City officials heard and accepted the outcry against selling the property or changing the park to a golf course, and Pioneer Park has remained to this day a city park.
In 1955 the Sons of Utah Pioneers Memorial Foundation created an elaborate plan for Pioneer Park, including a reproduction of the old Salt Lake Theatre, a model of the first schoolhouse, a museum, a log wall, and replicas of the original log cabins. Nothing came of this plan, but the idea of a replica of the fort surfaced again in 1971 as one of several projects under consideration by state officials. They wanted to replace the deteriorating areas west of downtown Salt Lake City with new residential areas, shopping centers, a concert hall, and museums. The Old Pioneer Fort Site was listed on the National Register of Historic Places in 1972.

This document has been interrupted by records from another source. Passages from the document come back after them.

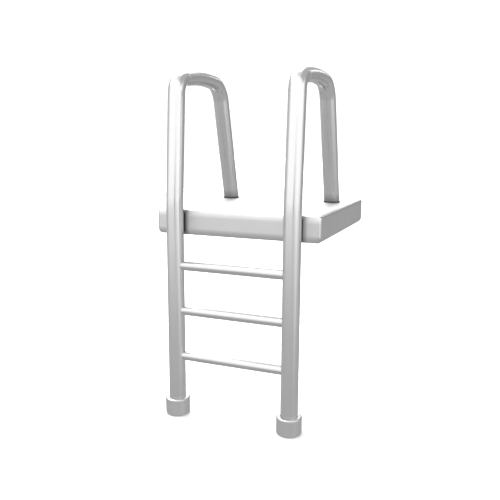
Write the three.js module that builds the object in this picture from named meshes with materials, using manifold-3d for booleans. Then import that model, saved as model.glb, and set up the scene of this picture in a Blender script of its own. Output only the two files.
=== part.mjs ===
// A swimming pool ladder: two bent tube rails with rungs between them in front, and a sheet metal
// platform behind that carries the rails' rear legs. Millimetres, +Z up, +X across the ladder and
// +Y from the pool side towards the deck side. The origin is on the floor, under the middle of the
// whole ladder.
//
// Every piece is drawn in one inner frame whose +Y starts at the front legs' axis ("reach") and whose
// +Z starts at the floor ("height"). The last lines shift that frame to the origin.

import * as THREE from "three";
import { mergeVertices } from "three/addons/utils/BufferGeometryUtils.js";
import Module from "manifold-3d";

const wasm = await Module();
wasm.setup();

// ---------------------------------------------------------------- driving dimensions

const FIT = 0.3; // clearance between pieces that touch
const BOLT_GAP = 0.5; // extra radius of a hole round its screw or bolt
const BORE_GAP = 0.5; // extra radius of a round bore over the tube or stub in it
const CUT = 1; // how far a cutting body passes the surface it cuts
const HOLE_SIDES = 8;
const TURNED_SIDES = 24;
const DEGREE = Math.PI / 180;

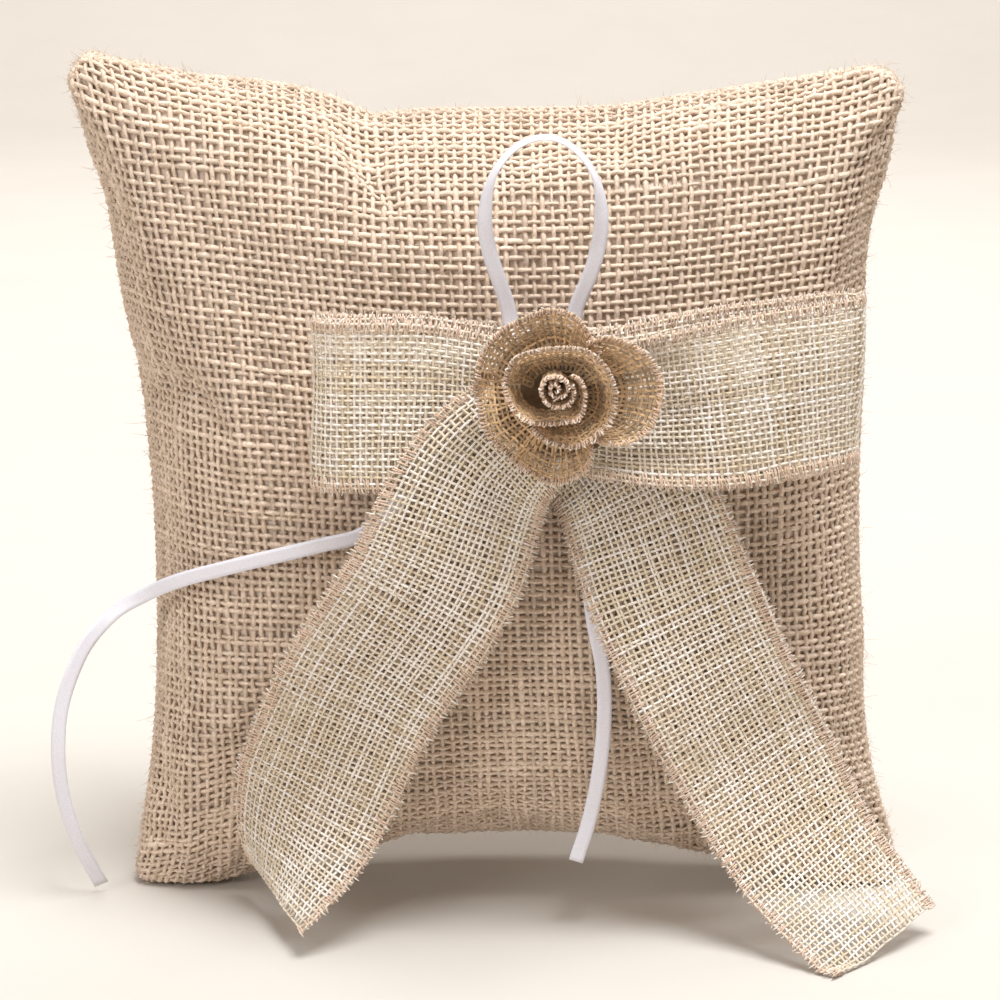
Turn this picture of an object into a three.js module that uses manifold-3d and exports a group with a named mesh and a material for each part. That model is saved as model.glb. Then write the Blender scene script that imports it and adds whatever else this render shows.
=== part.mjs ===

In 1990 a Deseret News writer recounted the many attempts “to treat Pioneer Park as a monument to the founding of Utah and the settlement of the West,” but fear of violence, real or perceived, kept many away from the park. Its location near facilities such as the bus station, the Rescue Mission, the Salvation Army, and men’s and women’s shelters has made the park a natural congregating place for transients. Pioneer Park and its nearby amenities are known all over the country, drawing many vagrants to the city.
Plans for the revitalization of Pioneer Park and the west side of Salt Lake City’s downtown area seem to resurface about every 20 years. In the mid-1990s actual progress has been made to return portions of this industrialized area to residential use. Condominiums, apartments, and hotels have replaced weed-strewn vacant lots and deteriorating buildings. The city’s efforts to keep the park free from drugs and violence continue, and new activities such as the farmers’ market on summer weekends are attracting families to the area.
The place where people first came when arriving in Utah to find a new home was the area now called Pioneer Park. Something about this site continues to draw to it people who are seeking to find their way. Perhaps the efforts to regain the use of the park as a wholesome and safe place to congregate will reach fruition in the near future.